== DATA FOR THIS TASK ==
===

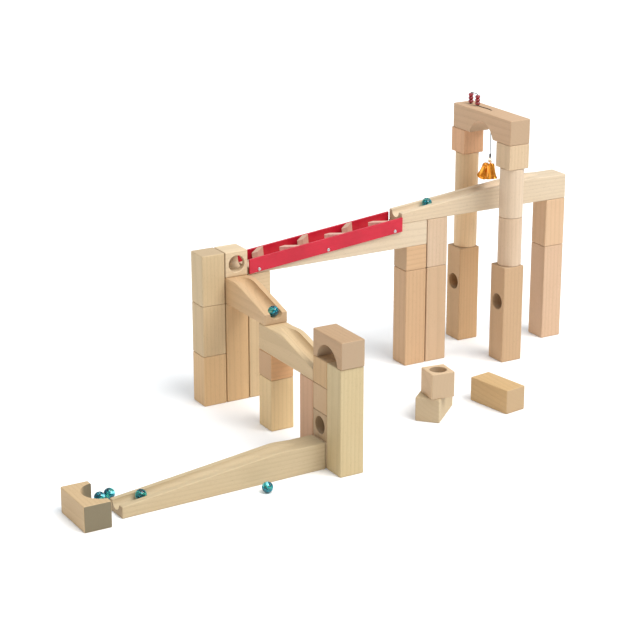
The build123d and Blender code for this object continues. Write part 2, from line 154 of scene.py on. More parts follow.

===

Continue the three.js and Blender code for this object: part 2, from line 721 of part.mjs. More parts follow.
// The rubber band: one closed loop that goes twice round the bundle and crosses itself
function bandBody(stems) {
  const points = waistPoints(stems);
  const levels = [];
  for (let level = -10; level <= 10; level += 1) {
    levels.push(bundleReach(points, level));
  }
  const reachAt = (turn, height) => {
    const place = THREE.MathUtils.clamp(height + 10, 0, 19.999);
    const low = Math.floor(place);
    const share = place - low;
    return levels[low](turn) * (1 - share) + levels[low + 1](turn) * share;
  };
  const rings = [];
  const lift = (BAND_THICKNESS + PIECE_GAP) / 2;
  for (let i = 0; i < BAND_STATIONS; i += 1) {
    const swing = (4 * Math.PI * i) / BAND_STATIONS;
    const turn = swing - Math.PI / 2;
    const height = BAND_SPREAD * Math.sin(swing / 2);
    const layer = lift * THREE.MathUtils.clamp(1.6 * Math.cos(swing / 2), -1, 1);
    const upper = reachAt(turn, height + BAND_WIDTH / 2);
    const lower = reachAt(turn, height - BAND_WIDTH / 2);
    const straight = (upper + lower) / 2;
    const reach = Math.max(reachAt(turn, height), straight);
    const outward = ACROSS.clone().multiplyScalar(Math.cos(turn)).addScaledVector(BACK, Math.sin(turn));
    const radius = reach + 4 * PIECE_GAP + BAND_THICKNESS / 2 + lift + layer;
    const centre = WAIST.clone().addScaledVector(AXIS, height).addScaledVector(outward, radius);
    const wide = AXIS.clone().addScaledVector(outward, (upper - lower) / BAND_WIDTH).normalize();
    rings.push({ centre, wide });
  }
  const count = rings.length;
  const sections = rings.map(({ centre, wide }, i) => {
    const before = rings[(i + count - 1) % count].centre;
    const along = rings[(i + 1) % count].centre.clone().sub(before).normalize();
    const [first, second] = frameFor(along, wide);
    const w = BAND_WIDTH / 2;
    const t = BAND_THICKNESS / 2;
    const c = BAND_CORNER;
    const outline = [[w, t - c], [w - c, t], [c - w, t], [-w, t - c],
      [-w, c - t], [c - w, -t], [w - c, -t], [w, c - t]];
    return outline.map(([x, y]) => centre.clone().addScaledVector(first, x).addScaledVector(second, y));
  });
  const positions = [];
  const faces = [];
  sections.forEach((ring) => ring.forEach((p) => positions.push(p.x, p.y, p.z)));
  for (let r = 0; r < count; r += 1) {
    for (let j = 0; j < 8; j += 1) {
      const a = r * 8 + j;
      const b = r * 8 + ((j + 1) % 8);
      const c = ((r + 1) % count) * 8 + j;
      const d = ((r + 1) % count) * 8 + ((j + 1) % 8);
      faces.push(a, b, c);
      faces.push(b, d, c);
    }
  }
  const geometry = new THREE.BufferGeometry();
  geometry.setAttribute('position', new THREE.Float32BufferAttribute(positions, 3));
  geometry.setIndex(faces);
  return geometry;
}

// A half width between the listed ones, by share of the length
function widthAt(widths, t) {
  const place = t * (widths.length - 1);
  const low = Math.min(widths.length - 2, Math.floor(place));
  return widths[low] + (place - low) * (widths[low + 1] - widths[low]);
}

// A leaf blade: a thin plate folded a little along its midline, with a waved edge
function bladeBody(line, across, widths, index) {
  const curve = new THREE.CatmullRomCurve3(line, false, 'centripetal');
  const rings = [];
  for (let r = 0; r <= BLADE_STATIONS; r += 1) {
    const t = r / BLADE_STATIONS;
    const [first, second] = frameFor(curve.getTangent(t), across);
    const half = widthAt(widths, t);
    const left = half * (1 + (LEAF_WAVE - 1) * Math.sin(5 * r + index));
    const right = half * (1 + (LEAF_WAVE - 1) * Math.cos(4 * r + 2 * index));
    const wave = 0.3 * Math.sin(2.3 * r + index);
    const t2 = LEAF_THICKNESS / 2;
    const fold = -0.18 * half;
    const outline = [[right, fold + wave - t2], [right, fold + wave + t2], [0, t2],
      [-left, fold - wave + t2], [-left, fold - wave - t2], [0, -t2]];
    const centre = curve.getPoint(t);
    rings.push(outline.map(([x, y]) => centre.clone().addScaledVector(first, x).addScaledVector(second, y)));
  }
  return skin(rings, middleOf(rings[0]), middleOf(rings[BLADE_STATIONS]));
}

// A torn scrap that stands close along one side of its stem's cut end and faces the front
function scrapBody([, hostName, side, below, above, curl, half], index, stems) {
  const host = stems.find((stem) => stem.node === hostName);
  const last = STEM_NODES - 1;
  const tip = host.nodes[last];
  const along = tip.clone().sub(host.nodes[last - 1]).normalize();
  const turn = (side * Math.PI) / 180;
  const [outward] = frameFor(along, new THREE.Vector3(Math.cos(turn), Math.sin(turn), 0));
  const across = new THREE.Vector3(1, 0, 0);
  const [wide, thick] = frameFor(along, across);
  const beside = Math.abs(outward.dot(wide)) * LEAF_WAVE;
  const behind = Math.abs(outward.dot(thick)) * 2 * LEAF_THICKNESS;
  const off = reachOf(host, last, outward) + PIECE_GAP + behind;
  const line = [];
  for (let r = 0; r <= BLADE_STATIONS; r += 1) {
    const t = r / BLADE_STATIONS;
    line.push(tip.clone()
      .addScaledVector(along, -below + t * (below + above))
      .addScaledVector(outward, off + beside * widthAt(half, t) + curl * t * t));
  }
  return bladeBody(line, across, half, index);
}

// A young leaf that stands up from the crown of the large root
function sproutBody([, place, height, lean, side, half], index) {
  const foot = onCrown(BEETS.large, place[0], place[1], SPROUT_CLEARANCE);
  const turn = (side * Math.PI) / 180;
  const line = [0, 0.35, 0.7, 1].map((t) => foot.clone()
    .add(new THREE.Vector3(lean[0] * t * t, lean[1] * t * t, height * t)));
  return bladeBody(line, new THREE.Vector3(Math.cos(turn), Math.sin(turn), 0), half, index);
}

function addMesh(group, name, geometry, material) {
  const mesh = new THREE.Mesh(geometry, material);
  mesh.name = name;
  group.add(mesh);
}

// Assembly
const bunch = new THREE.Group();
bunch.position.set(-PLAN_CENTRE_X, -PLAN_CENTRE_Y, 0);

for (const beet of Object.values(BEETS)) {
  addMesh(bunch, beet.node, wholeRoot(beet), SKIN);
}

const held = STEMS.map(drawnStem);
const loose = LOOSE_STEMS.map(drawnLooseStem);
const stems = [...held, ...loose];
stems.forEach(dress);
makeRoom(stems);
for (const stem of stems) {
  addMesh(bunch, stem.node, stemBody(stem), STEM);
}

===

== INSTRUCTION ==
Take every line from the data above that holds "Blender" and copy it out.

== THE SOLUTION ==
The build123d and Blender code for this object continues. Write part 2, from line 154 of scene.py on. More parts follow.
Continue the three.js and Blender code for this object: part 2, from line 721 of part.mjs. More parts follow.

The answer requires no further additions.